Alexandre Dumas, French novelist and dramatist, was born on July 24, 1802, in Villers-Cotterêts, near Soissons. His father, the son of a marquis and a Haitian slave, was a Napoleonic general who died in 1806, leaving his family little but the memory of his bravery. After a sketchy education, Dumas became a notary’s clerk in Villers-Cotterêts. He went to Paris in 1823 and, because of his elegant handwriting, secured a position with the Duc d’Orléans (later King Louis Philippe). In time Dumas rounded out his education by omnivorous reading, especially of plays, which had interested him since adolescence.

Romantic by nature and in appearance and bursting with vitality, Dumas led a life as ebullient as that of his swashbuckling heroes. He had an affair with a dressmaker, and an illegitimate son was born in 1824; and Dumas’s first produced play, The Chase and Love, was written one year later.

Although Dumas and Victor Hugo share the credit for introducing romanticism to the French stage, it was, strictly speaking, Dumas—self-educated, unknown, and untried—who, at the age of twenty-six, struck the first blow at the classical tradition with his third produced play, Henry III and His Court, performed at the Comédie-Française in 1829. It was the first romantic prose drama to be staged in Paris and was immediately successful.

During the 1830 Revolution, Dumas became a captain in the National Guard and a public idol, but his political activities made it expedient for him to flee France temporarily. In 1840 he married his mistress, Ida Ferrier, an actress, from whom he soon separated after having spent her entire dowry.

Dumas wrote fifteen plays before 1843, the year he began his prodigious career as a novelist, which began in 1844 with The Three Musketeers and went on through many successful adventure novels. The Three Musketeers has been translated extensively and adapted for the stage in almost every age and country. But it was Dumas who first rewrote his novel as drama; in fact, he produced three plays from the novel, first The Musketeers, from the last one third of the novel; then The Young Musketeers, consisting of most of what we see on stage today; and, finally, The Three Musketeers.

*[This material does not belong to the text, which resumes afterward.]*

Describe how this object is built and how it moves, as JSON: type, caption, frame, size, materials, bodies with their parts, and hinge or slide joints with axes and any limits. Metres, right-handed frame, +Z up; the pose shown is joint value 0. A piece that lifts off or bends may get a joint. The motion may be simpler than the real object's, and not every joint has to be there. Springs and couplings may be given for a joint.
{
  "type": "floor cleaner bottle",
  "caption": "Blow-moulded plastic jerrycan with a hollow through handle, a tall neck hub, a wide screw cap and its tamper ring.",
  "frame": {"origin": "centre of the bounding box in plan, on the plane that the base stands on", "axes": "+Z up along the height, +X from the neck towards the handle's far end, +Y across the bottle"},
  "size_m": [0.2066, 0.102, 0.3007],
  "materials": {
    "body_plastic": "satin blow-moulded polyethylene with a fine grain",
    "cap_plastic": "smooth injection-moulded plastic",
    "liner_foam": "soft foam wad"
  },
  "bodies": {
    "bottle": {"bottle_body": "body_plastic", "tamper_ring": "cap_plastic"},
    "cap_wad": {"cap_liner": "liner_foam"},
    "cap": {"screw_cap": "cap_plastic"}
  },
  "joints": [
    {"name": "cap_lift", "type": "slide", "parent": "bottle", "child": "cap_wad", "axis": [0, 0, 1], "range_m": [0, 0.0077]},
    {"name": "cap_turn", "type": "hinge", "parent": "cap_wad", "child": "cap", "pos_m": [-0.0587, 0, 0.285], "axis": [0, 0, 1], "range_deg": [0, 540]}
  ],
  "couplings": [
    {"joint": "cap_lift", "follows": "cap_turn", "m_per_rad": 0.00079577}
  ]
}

About the same time, he built Monte-Cristo, his fantastic chateau on the outskirts of Paris. Nearby he established the Théâtre Historique, where a historical play, usually one of his own, was presented each evening. Soon, however, having spent his funds too lavishly, he went to Brussels to escape his creditors and began work on his Mémoires. Upon his return to Paris he founded a daily paper called Le Mousquetaire, but it lasted only until 1857. The following year, he went to Russia, and in 1860 he went to Italy, where he joined Garibaldi’s forces. He remained in Naples as keeper of the museums for four years.

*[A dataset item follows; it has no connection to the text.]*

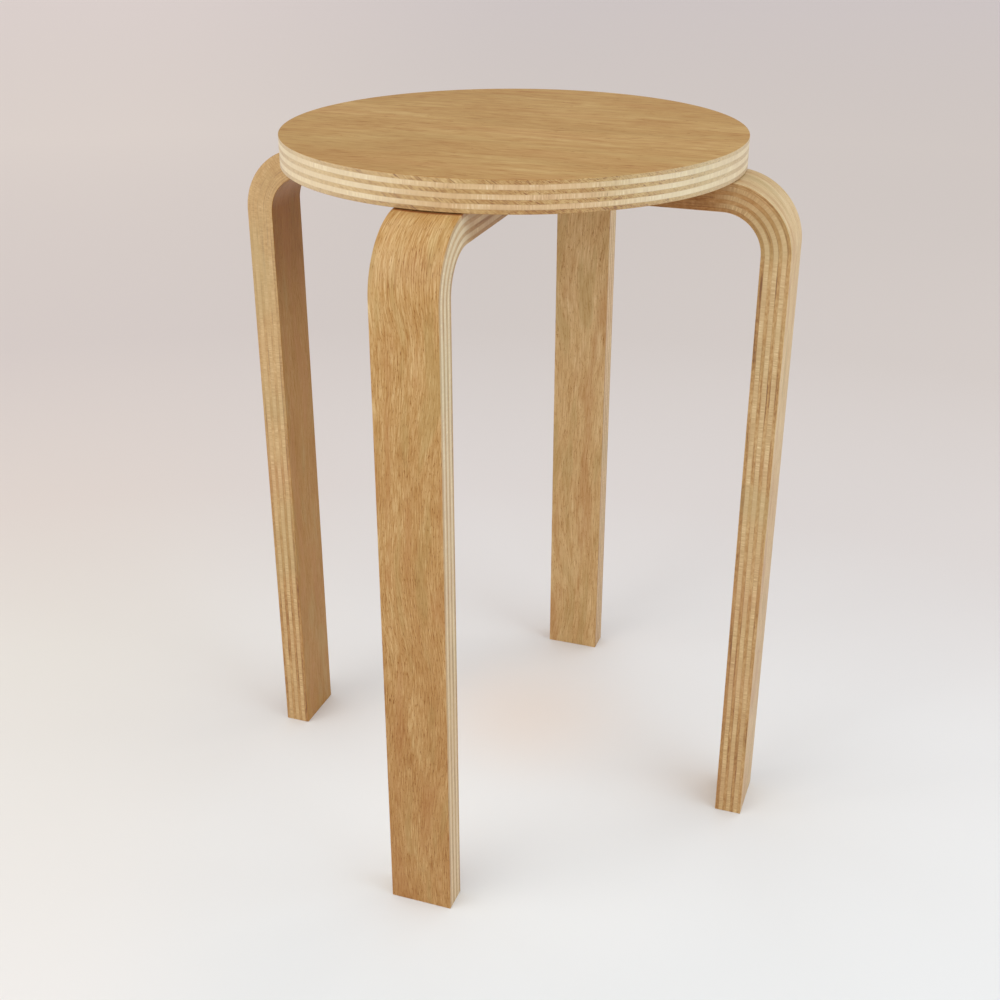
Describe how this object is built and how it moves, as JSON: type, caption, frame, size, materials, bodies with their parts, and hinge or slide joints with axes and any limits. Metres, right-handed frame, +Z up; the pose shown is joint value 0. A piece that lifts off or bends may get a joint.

During this period his prodigious output included innumerable historical volumes and novels.
After his return to France and continuing to leave beyond his means, his debts continued to mount.In his last years Dumas was at the mercy of creditors and a series of affairs with tyrannical actresses. He died of a stroke in Puys, near Dieppe, on December 5, 1870. He had written 301 volumes in all.

His most famous plays are Henry III and His Court (1829), a spectacular prose drama involving assassination and other violence; Antony (1831), a contemporary drama of passion, jealousy, and death; and The Tower of Nesle (1832), a romantic thriller reconstructing medieval crimes on a grand scale.